Doch Tradition galt auf dem Tivoli immer schon ein wenig mehr als woanders. Als vor dem legendären DFB-Pokal-Viertelfinale 2004 gegen Bayern München (2:1) die alte Stadionuhr aus fernsehtechnischen Gründen abmontiert werden musste, kämpften Faninitiativen so lange, bis der Zeitmesser wieder an seinem angestammten Platz war. Die Alemannia-Fans singen vor dem Spiel stets ihr uraltes Fanlied "Wir brauchen keinen Seeler, keinen Brülls, denn wir kaufen alle Spieler bei Marl-Hüls." Als mittels eines Wettbewerbs ein neues ausgeschrieben wurde, pfiffen die Fans dabei so lange, bis das Projekt verworfen wurde. Ein klassisches Szenario gibt es am Tivoli seit jeher. "Das Licht muss an sein und die Wiese nass", sagt der einstige Publikumsliebling Willi Landgraf. Fritz-Walter-Wetter, also Regen, heißt hier einfach Tivoli-Wetter. Und wenn das Licht an war und die Wiese nass, hat so manch erfahrener Schiedsrichter oder Profi weiche Knie bekommen.

Zu Ausschreitungen kam es selten in dem reinen Fußball-Stadion, in dem Aachen 2004/05 keine UEFA-Cup-Spiele austragen durfte. Der schlimmste Zwischenfall datiert vom "Skandalspiel" im November 2003, als Nürnbergs Trainer Wolfgang Wolf vom einem Wurfgeschoss am Kopf getroffen wurde. Die Partie wurde im Januar 2004 unter Ausschluss der Öffentlichkeit wiederholt.

Einstige Publikumslieblinge kommen zum Abschied

Der Abschied vom Kultstadion läuft praktisch schon die gesamte Rückrunde. Vor dem vorletzten Spiel gegen den 1. FC Kaiserslautern stiegen 22.222 Luftballons mit der Aufschrift "Tschö Tivoli" in die Luft. Die Partie gegen Augsburg ist seit drei Monaten ausverkauft, die Fans haben eine große Choreographie geplant.
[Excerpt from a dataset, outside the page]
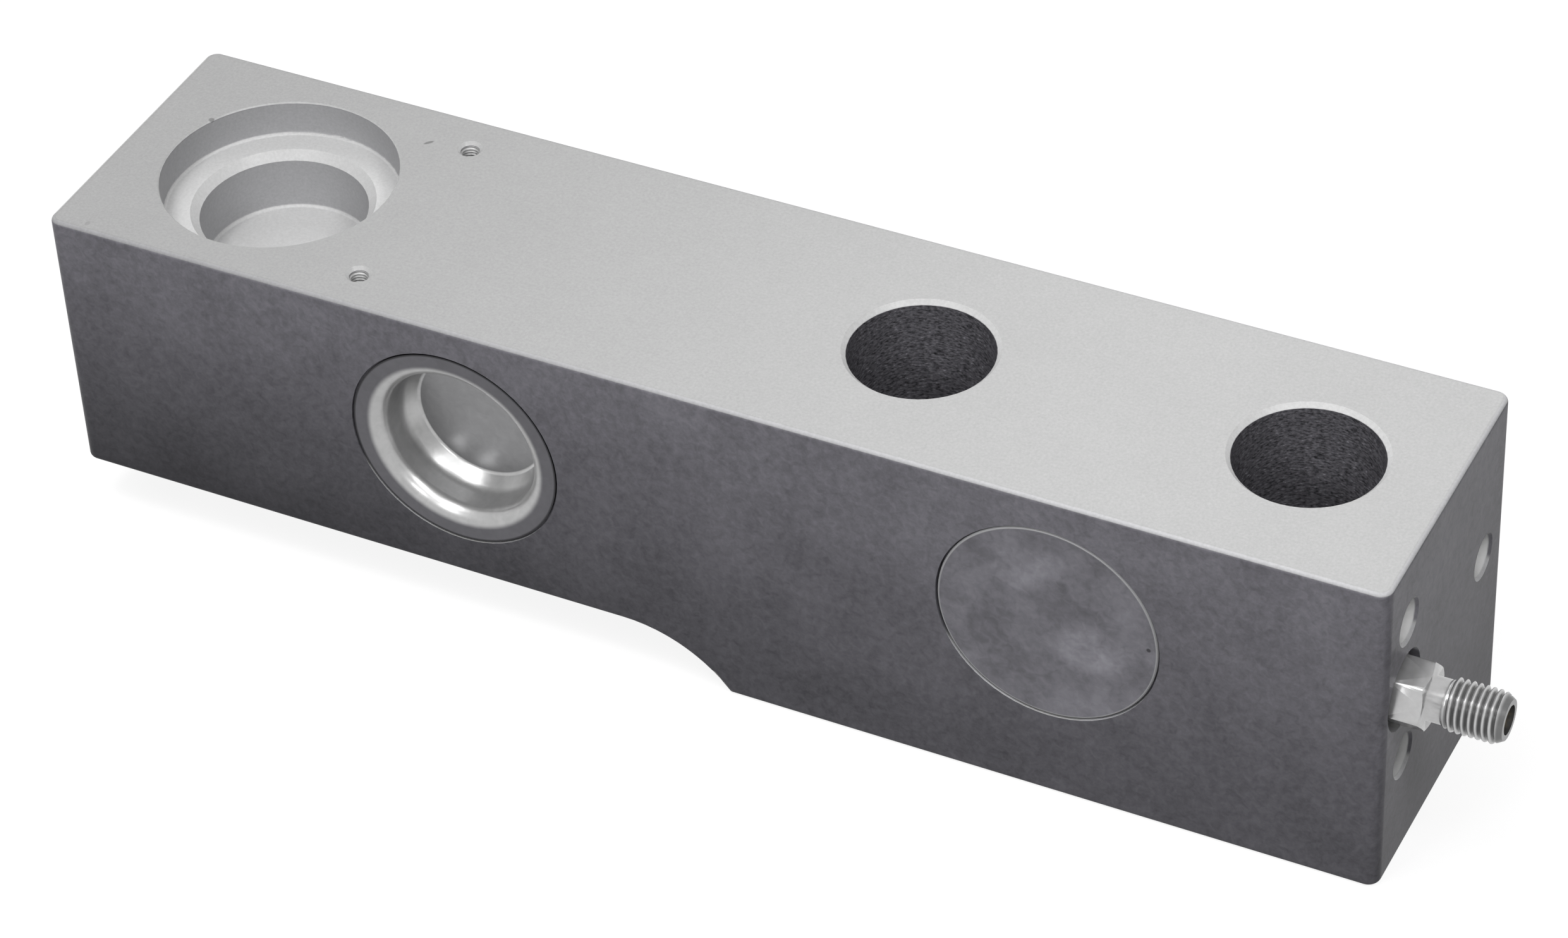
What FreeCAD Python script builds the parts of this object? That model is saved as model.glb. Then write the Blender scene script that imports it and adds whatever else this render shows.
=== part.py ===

Vor dem Spiel werden einstige Publikumslieblinge wie Erik Meijer, Günter Delzepich oder Jupp Martinelli einlaufen. Es wird ein besonderes Stadionheft geben und ein großes Fest nach dem Schlusspfiff. Die Spieler werden in einem Retro-Trikot aus dem Jahr der deutschen Vizemeisterschaft 1969 auflaufen, auf dem sich Fans verewigen konnten - fast 2000 folgten dem Aufruf. Im kommenden Jahr wird der Tivoli noch als Spielstätte der Amateure dienen, dann wird das Grundstück ausgeschrieben. Das Kultstadion wird dann wohl abgerissen und Standort für Geschäfts- oder Wohnräume.

Die neue Arena entsteht direkt neben der alten. Zum Namen Tivoli gab es keine Alternative. Und bei aller Vorfreude hofft man in Aachen vor allem auf eines: "Wir werden versuchen, ein großes Stück der Atmosphäre hinüberzuretten", sagt Heinrichs. Die Nostalgie soll eben auch im modernen Tivoli weiterleben.